**DATASET EXTRACT**
## Begin

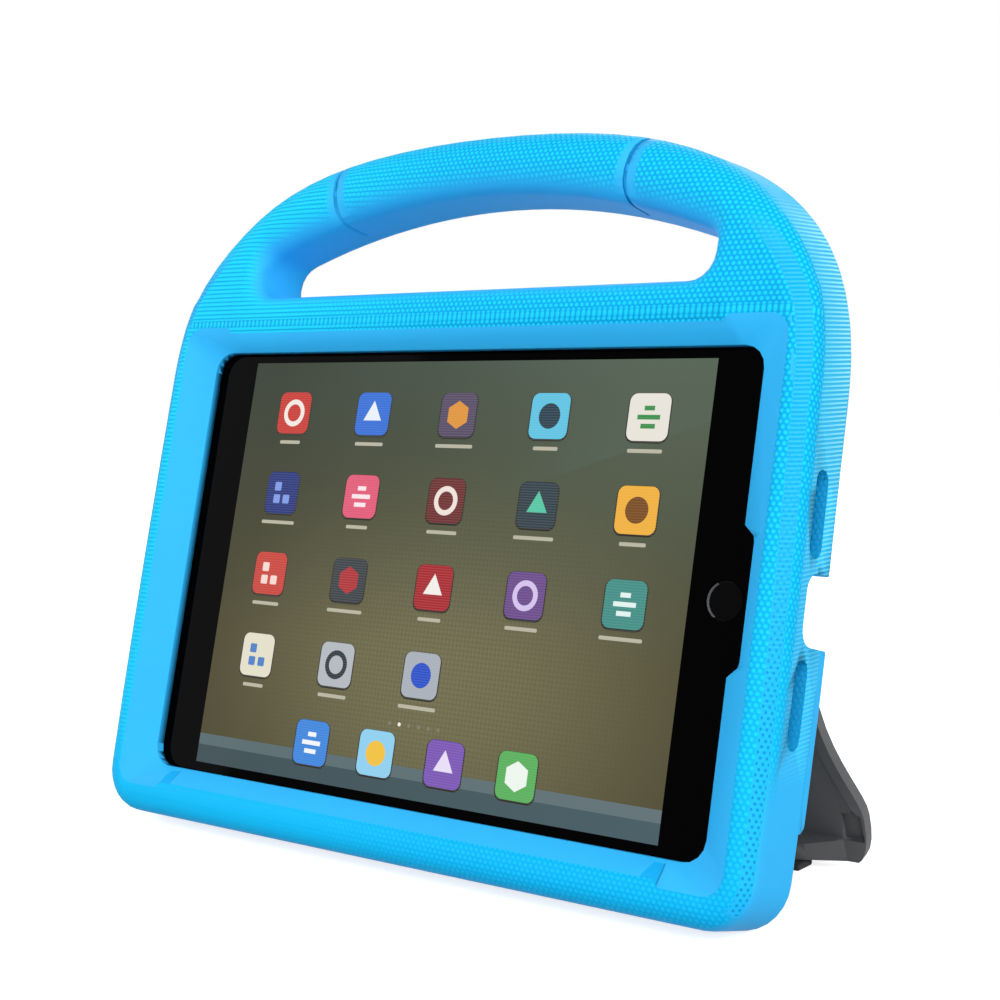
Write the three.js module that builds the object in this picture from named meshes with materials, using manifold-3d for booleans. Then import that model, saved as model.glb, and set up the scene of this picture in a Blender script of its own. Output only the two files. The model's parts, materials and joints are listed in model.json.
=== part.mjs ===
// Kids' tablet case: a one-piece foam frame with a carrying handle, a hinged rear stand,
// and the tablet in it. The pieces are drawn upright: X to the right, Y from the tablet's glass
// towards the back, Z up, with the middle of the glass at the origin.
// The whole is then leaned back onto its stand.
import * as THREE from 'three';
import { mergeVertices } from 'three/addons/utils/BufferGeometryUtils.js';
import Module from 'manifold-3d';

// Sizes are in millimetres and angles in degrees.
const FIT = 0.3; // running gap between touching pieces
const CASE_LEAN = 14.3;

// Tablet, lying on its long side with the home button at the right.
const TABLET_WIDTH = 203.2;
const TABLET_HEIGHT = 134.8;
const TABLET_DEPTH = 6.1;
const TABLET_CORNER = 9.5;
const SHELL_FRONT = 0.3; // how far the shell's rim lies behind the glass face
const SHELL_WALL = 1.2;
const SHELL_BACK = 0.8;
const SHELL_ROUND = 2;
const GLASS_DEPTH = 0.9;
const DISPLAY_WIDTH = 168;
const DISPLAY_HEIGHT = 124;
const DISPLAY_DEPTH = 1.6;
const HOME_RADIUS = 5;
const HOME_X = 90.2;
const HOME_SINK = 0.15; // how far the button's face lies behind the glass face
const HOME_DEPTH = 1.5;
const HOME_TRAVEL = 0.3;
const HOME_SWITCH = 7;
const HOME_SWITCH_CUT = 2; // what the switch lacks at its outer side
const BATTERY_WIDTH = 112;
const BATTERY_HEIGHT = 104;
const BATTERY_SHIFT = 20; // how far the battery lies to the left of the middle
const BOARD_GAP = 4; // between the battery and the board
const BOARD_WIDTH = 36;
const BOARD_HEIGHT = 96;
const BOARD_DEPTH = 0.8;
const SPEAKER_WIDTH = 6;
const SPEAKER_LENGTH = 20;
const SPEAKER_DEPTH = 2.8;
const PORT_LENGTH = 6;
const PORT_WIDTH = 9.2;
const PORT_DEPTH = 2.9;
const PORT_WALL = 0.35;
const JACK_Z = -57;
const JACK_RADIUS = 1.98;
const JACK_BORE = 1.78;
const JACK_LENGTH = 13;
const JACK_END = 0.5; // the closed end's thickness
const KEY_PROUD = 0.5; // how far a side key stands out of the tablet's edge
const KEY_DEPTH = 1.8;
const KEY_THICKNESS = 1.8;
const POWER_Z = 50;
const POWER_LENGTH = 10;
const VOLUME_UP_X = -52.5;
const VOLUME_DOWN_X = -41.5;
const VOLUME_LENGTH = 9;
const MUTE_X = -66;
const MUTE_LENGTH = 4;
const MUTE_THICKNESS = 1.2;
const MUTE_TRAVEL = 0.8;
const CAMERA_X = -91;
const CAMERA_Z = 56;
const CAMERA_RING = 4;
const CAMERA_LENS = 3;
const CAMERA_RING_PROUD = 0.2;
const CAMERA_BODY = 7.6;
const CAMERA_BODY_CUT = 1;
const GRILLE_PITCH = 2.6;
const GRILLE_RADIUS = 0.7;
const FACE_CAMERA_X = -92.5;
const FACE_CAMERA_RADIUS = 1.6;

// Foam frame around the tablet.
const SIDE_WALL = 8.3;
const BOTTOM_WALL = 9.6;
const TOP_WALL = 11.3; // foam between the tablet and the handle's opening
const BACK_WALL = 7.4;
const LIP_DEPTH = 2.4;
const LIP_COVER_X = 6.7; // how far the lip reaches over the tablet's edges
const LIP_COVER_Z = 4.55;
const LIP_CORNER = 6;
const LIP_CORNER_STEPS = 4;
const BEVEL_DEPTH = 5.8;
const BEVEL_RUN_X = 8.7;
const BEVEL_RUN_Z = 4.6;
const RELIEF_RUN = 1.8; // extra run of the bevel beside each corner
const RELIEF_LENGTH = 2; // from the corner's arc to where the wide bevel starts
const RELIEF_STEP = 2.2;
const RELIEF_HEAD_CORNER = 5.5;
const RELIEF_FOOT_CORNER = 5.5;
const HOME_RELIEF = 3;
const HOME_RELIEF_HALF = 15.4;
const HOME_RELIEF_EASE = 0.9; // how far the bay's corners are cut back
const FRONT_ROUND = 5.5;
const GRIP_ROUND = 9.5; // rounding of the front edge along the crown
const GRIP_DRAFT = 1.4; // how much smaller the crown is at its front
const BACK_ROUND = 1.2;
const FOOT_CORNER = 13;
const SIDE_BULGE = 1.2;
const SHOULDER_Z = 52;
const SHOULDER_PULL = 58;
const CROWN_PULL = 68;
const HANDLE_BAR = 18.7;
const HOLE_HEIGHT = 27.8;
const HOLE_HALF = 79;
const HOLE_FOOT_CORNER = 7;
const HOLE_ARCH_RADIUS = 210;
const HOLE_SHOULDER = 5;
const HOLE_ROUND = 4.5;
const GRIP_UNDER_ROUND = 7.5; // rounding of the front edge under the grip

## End

**WHAT THE TASK ASKS**
Output the listing above exactly as it appears.

**EXERCISE RESPONSE**
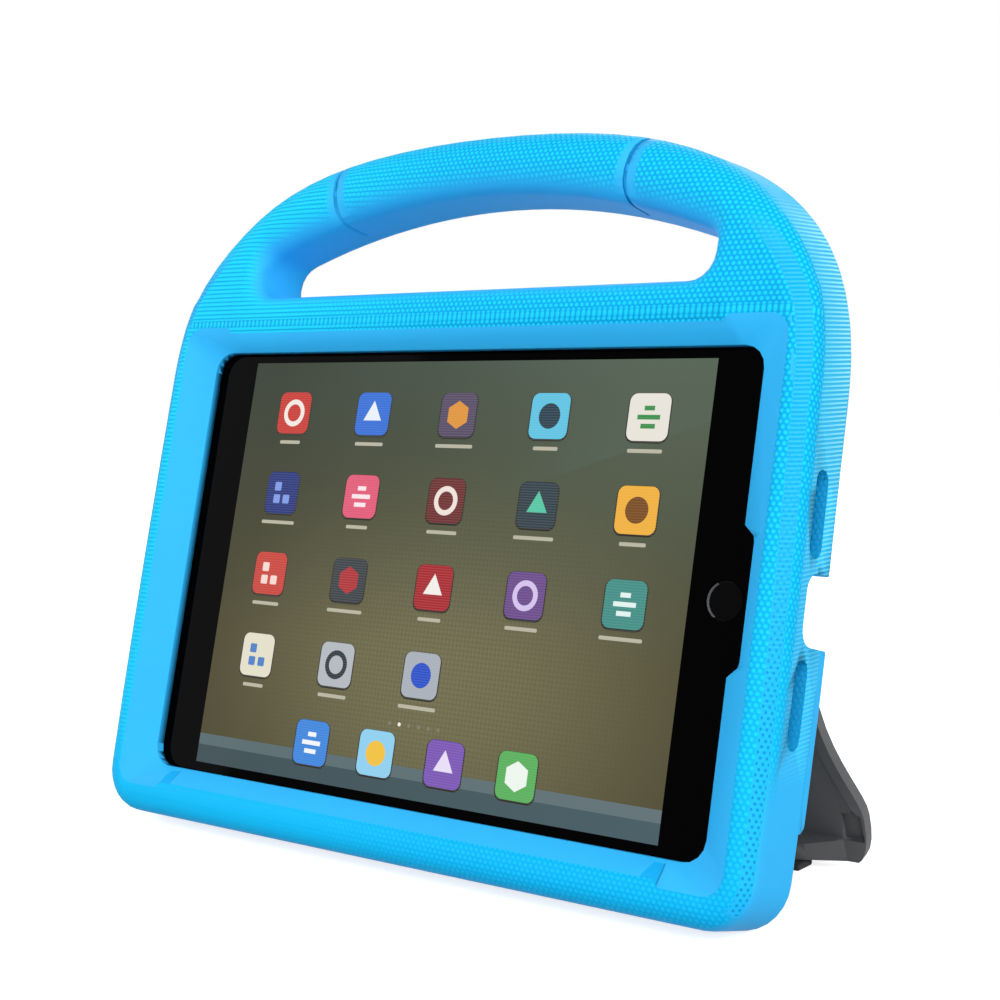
Write the three.js module that builds the object in this picture from named meshes with materials, using manifold-3d for booleans. Then import that model, saved as model.glb, and set up the scene of this picture in a Blender script of its own. Output only the two files. The model's parts, materials and joints are listed in model.json.
=== part.mjs ===
// Kids' tablet case: a one-piece foam frame with a carrying handle, a hinged rear stand,
// and the tablet in it. The pieces are drawn upright: X to the right, Y from the tablet's glass
// towards the back, Z up, with the middle of the glass at the origin.
// The whole is then leaned back onto its stand.
import * as THREE from 'three';
import { mergeVertices } from 'three/addons/utils/BufferGeometryUtils.js';
import Module from 'manifold-3d';

// Sizes are in millimetres and angles in degrees.
const FIT = 0.3; // running gap between touching pieces
const CASE_LEAN = 14.3;

// Tablet, lying on its long side with the home button at the right.
const TABLET_WIDTH = 203.2;
const TABLET_HEIGHT = 134.8;
const TABLET_DEPTH = 6.1;
const TABLET_CORNER = 9.5;
const SHELL_FRONT = 0.3; // how far the shell's rim lies behind the glass face
const SHELL_WALL = 1.2;
const SHELL_BACK = 0.8;
const SHELL_ROUND = 2;
const GLASS_DEPTH = 0.9;
const DISPLAY_WIDTH = 168;
const DISPLAY_HEIGHT = 124;
const DISPLAY_DEPTH = 1.6;
const HOME_RADIUS = 5;
const HOME_X = 90.2;
const HOME_SINK = 0.15; // how far the button's face lies behind the glass face
const HOME_DEPTH = 1.5;
const HOME_TRAVEL = 0.3;
const HOME_SWITCH = 7;
const HOME_SWITCH_CUT = 2; // what the switch lacks at its outer side
const BATTERY_WIDTH = 112;
const BATTERY_HEIGHT = 104;
const BATTERY_SHIFT = 20; // how far the battery lies to the left of the middle
const BOARD_GAP = 4; // between the battery and the board
const BOARD_WIDTH = 36;
const BOARD_HEIGHT = 96;
const BOARD_DEPTH = 0.8;
const SPEAKER_WIDTH = 6;
const SPEAKER_LENGTH = 20;
const SPEAKER_DEPTH = 2.8;
const PORT_LENGTH = 6;
const PORT_WIDTH = 9.2;
const PORT_DEPTH = 2.9;
const PORT_WALL = 0.35;
const JACK_Z = -57;
const JACK_RADIUS = 1.98;
const JACK_BORE = 1.78;
const JACK_LENGTH = 13;
const JACK_END = 0.5; // the closed end's thickness
const KEY_PROUD = 0.5; // how far a side key stands out of the tablet's edge
const KEY_DEPTH = 1.8;
const KEY_THICKNESS = 1.8;
const POWER_Z = 50;
const POWER_LENGTH = 10;
const VOLUME_UP_X = -52.5;
const VOLUME_DOWN_X = -41.5;
const VOLUME_LENGTH = 9;
const MUTE_X = -66;
const MUTE_LENGTH = 4;
const MUTE_THICKNESS = 1.2;
const MUTE_TRAVEL = 0.8;
const CAMERA_X = -91;
const CAMERA_Z = 56;
const CAMERA_RING = 4;
const CAMERA_LENS = 3;
const CAMERA_RING_PROUD = 0.2;
const CAMERA_BODY = 7.6;
const CAMERA_BODY_CUT = 1;
const GRILLE_PITCH = 2.6;
const GRILLE_RADIUS = 0.7;
const FACE_CAMERA_X = -92.5;
const FACE_CAMERA_RADIUS = 1.6;

// Foam frame around the tablet.
const SIDE_WALL = 8.3;
const BOTTOM_WALL = 9.6;
const TOP_WALL = 11.3; // foam between the tablet and the handle's opening
const BACK_WALL = 7.4;
const LIP_DEPTH = 2.4;
const LIP_COVER_X = 6.7; // how far the lip reaches over the tablet's edges
const LIP_COVER_Z = 4.55;
const LIP_CORNER = 6;
const LIP_CORNER_STEPS = 4;
const BEVEL_DEPTH = 5.8;
const BEVEL_RUN_X = 8.7;
const BEVEL_RUN_Z = 4.6;
const RELIEF_RUN = 1.8; // extra run of the bevel beside each corner
const RELIEF_LENGTH = 2; // from the corner's arc to where the wide bevel starts
const RELIEF_STEP = 2.2;
const RELIEF_HEAD_CORNER = 5.5;
const RELIEF_FOOT_CORNER = 5.5;
const HOME_RELIEF = 3;
const HOME_RELIEF_HALF = 15.4;
const HOME_RELIEF_EASE = 0.9; // how far the bay's corners are cut back
const FRONT_ROUND = 5.5;
const GRIP_ROUND = 9.5; // rounding of the front edge along the crown
const GRIP_DRAFT = 1.4; // how much smaller the crown is at its front
const BACK_ROUND = 1.2;
const FOOT_CORNER = 13;
const SIDE_BULGE = 1.2;
const SHOULDER_Z = 52;
const SHOULDER_PULL = 58;
const CROWN_PULL = 68;
const HANDLE_BAR = 18.7;
const HOLE_HEIGHT = 27.8;
const HOLE_HALF = 79;
const HOLE_FOOT_CORNER = 7;
const HOLE_ARCH_RADIUS = 210;
const HOLE_SHOULDER = 5;
const HOLE_ROUND = 4.5;
const GRIP_UNDER_ROUND = 7.5; // rounding of the front edge under the grip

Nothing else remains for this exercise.